- Your instructions
Find all lines in the records that include the word "joints", and copy them out.

↓

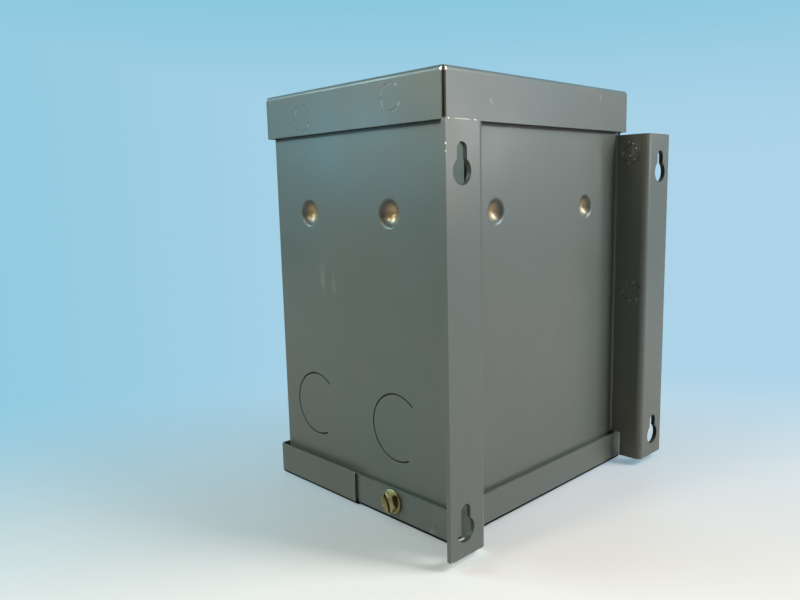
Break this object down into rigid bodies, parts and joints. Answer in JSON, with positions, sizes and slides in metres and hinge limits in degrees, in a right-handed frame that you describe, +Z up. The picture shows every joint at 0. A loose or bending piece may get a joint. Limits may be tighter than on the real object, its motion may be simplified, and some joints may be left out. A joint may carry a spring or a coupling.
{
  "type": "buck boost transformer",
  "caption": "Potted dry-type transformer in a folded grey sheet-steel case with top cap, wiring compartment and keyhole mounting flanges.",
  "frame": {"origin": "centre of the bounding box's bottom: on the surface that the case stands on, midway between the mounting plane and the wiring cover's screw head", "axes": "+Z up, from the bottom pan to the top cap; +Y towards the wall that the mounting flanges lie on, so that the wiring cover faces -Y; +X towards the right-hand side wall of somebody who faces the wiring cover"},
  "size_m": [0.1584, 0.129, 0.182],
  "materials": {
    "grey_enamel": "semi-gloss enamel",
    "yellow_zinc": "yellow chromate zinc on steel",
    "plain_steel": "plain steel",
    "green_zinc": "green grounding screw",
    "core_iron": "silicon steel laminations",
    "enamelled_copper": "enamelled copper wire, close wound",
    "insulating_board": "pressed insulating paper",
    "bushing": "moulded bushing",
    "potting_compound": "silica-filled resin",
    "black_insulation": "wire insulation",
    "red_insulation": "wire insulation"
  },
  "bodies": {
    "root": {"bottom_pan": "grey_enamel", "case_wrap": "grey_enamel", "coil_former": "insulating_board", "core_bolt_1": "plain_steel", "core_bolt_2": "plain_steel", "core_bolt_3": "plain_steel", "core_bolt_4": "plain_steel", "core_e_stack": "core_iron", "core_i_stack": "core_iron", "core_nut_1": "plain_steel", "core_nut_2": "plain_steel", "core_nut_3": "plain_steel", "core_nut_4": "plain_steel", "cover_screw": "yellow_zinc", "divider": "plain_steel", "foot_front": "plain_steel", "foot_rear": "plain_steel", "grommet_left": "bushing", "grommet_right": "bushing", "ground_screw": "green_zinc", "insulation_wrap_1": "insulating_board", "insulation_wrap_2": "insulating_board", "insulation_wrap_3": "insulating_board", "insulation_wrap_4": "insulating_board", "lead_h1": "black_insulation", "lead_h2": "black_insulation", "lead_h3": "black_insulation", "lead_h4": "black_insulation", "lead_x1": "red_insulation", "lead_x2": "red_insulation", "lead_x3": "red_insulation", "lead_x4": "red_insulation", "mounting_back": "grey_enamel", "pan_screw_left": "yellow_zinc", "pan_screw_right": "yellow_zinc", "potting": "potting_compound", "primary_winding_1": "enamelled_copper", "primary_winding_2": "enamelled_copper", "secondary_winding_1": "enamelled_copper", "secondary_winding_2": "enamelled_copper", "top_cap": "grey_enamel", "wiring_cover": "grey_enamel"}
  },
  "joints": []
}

↑
↓

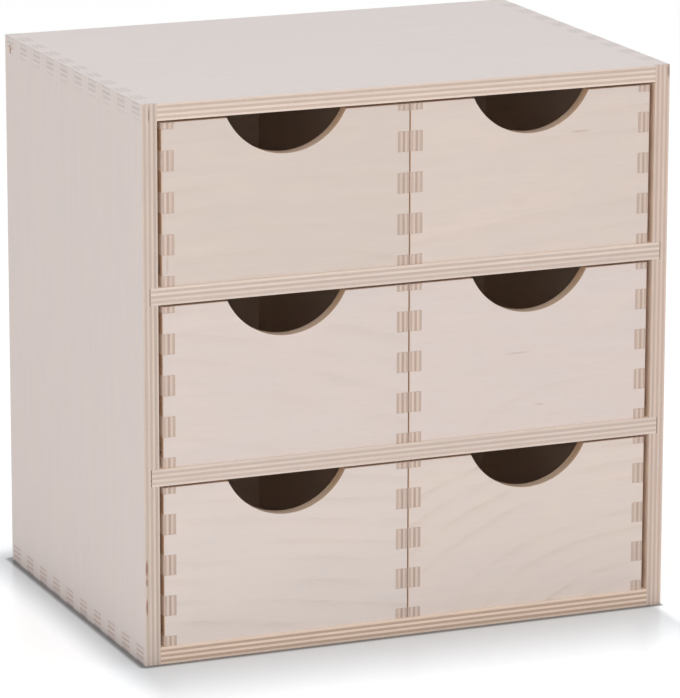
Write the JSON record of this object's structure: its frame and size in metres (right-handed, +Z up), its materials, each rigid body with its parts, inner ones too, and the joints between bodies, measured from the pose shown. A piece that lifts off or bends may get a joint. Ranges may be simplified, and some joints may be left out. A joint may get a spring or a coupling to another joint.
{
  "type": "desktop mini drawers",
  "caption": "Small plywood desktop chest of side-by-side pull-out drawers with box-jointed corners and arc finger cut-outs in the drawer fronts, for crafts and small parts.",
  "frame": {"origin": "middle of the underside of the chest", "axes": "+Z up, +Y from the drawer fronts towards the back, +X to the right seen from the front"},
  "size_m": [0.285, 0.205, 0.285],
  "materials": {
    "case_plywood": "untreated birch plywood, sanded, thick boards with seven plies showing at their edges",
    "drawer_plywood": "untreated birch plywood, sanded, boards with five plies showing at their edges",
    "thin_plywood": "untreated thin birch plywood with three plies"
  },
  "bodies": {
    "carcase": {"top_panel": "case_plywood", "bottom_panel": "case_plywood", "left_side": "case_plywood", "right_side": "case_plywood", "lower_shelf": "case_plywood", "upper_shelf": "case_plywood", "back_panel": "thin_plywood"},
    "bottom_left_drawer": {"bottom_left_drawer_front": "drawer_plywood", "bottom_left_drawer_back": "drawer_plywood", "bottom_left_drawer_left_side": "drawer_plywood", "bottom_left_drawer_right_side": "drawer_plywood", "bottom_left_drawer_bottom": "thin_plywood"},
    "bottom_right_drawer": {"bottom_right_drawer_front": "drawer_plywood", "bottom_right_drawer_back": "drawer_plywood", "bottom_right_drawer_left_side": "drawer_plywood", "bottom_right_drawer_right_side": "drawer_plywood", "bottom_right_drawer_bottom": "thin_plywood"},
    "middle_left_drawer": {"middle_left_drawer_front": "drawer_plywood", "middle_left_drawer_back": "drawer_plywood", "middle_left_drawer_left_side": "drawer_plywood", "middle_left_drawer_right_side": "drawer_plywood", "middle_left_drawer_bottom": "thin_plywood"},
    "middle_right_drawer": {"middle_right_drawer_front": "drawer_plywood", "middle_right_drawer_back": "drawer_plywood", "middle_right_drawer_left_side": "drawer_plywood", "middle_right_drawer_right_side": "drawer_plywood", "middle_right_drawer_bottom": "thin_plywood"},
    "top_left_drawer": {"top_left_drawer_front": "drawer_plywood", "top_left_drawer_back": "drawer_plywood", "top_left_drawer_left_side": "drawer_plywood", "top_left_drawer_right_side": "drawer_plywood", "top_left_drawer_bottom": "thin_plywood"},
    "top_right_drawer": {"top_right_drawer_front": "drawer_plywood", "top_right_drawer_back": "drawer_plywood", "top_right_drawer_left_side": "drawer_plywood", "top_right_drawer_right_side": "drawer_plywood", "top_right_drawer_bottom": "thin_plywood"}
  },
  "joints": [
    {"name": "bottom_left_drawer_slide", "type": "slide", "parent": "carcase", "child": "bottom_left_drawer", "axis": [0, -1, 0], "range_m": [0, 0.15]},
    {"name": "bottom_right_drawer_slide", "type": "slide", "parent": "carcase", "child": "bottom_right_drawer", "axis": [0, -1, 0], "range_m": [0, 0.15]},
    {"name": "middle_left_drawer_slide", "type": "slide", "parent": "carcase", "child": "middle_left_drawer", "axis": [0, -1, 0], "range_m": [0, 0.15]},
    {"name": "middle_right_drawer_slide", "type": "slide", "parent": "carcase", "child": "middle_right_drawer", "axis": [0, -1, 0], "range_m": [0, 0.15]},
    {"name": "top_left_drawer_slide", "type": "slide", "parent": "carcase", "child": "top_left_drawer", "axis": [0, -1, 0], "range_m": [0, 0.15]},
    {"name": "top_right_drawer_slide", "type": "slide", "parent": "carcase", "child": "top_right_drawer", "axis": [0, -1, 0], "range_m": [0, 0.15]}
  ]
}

↑
↓

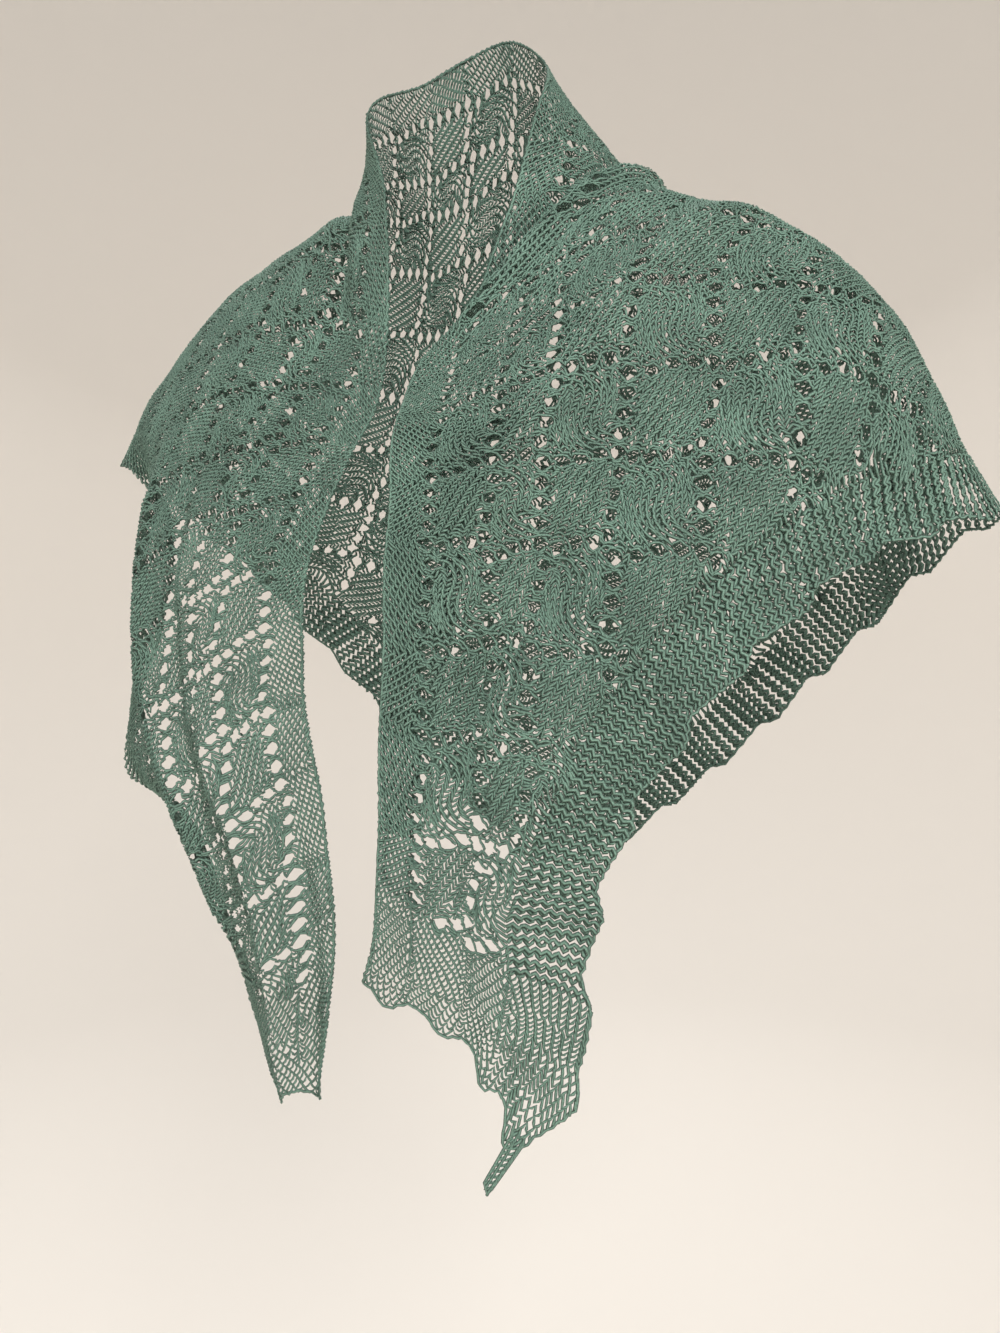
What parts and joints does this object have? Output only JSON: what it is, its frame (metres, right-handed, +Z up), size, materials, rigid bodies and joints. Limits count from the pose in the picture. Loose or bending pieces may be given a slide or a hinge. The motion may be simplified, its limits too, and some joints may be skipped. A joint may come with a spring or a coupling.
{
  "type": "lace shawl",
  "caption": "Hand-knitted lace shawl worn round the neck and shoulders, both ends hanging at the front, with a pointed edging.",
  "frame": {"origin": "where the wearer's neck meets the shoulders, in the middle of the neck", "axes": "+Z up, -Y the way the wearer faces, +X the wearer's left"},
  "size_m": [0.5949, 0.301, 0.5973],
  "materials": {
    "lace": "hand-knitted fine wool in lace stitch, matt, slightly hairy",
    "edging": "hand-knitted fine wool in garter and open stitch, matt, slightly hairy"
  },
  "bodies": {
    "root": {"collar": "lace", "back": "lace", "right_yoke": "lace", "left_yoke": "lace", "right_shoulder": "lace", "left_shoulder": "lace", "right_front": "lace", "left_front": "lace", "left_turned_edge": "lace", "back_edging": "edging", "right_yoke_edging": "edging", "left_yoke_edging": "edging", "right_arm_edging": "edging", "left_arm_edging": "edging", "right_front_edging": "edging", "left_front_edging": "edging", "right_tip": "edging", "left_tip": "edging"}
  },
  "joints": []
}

↑

- Exercise answer
Break this object down into rigid bodies, parts and joints. Answer in JSON, with positions, sizes and slides in metres and hinge limits in degrees, in a right-handed frame that you describe, +Z up. The picture shows every joint at 0. A loose or bending piece may get a joint. Limits may be tighter than on the real object, its motion may be simplified, and some joints may be left out. A joint may carry a spring or a coupling.
  "joints": []
Write the JSON record of this object's structure: its frame and size in metres (right-handed, +Z up), its materials, each rigid body with its parts, inner ones too, and the joints between bodies, measured from the pose shown. A piece that lifts off or bends may get a joint. Ranges may be simplified, and some joints may be left out. A joint may get a spring or a coupling to another joint.
  "joints": [
What parts and joints does this object have? Output only JSON: what it is, its frame (metres, right-handed, +Z up), size, materials, rigid bodies and joints. Limits count from the pose in the picture. Loose or bending pieces may be given a slide or a hinge. The motion may be simplified, its limits too, and some joints may be skipped. A joint may come with a spring or a coupling.
  "joints": []